We asked your for your expectations, hopes and fears for training in 2003. Sue Harley, Managing Director of IQdos, offers her predictions. If you would like to share your hopes, fears or expectations for the coming year in training, email us.


As a trainer and consultant, I became very excited about e-Learning when I was asked to do a "blended" programme a few years ago. I thought it would herald a much needed wake-up call for the industry to reconsider how best to construct and deliver learning and training within organisations. Unfortunately a lot of the early e-Learning promotion was about benefits in cost savings and measurement, which totally missed the most important point - the learner.

My prediction for 2003 is that the learner and "trainer" will start to receive the attention they deserve. This will significantly improve the design, interactivity and, let's hope, levels of engagement and fun in e-Learning. Just as in ILT and the "classroom", it is not necessarily the leading expert but the most engaging and, dare I say, entertaining trainer that gets the best results.

New Products

Other significant changes are that e-Learning will be more involved with business critical issues and be able to demonstrate how it saves time and delivers increased productivity. This will provide excellent opportunities for trainers to achieve higher status and recognition for their contributions to organisational objectives. This change will also increase the in-house abilities to perform all the resourcing and expertise to provide professional quality bespoke e-Learning.

The growth of a DIY approach will mean that all Subject Matter Experts will easily be able to design and build their own programmes to distribute expertise and know-how. This will make the boundaries between learning, training and knowledge management disappear. The whole process of knowledge, ideas and skill exchange will become more fluid, creative and in some cases make formal training the last resort as other methods of learning are explored.

Less Popular Products

Products that are getting less popular are "stand alone" Learning Management Systems. The initial rush and perceived necessity was unfortunately sometimes matched by over promising and undelivering. This, combined with the expense and time involved for implementing an LMS, made customers cautious about buying. The main exceptions were the very large corporations and institutes who have a global agenda for consistency, etc. Many customers are now buying LMS or LCMS from their IT suppliers such as Oracle, SAP and PeopleSoft, ensuring minimum integration issues and hoping for better return on investment.

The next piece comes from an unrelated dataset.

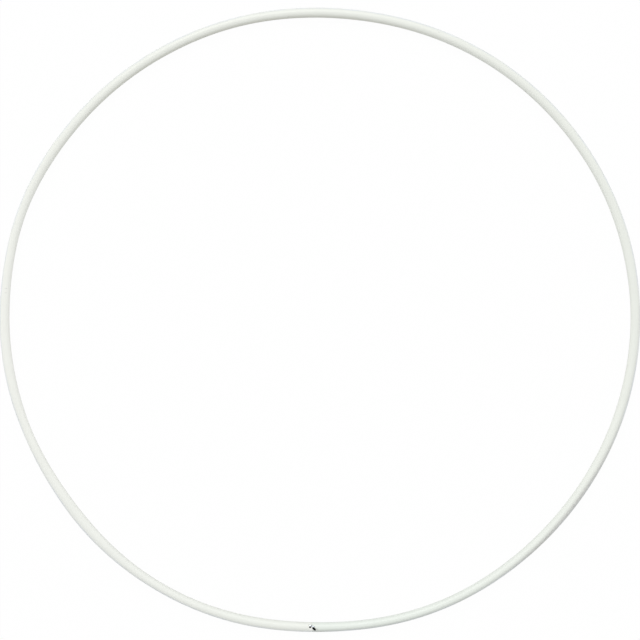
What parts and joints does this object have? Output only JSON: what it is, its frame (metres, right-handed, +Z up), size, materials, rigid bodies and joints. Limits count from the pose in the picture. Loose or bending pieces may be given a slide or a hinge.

Trends with Training Industry

The main trend we are experiencing in this economic climate is the imperative to make sure that training spend is worthwhile and can provide measurable benefits to the business. We are being asked to provide more ways to measure and add value to any training that is conducted.

Another trend is more acceptance and preference for one to one coaching, especially at middle and senior level, rather than send people on courses.

A further trend is the need for people to take responsibility for their own development and performance improvements. This trend will continue as training needs are evaluated against how they support key organisational objectives and the competencies required both currently and for the future. These are good principles in any economic climate and the careful measurement of budget and development priorities will continue to be the focus throughout 2003.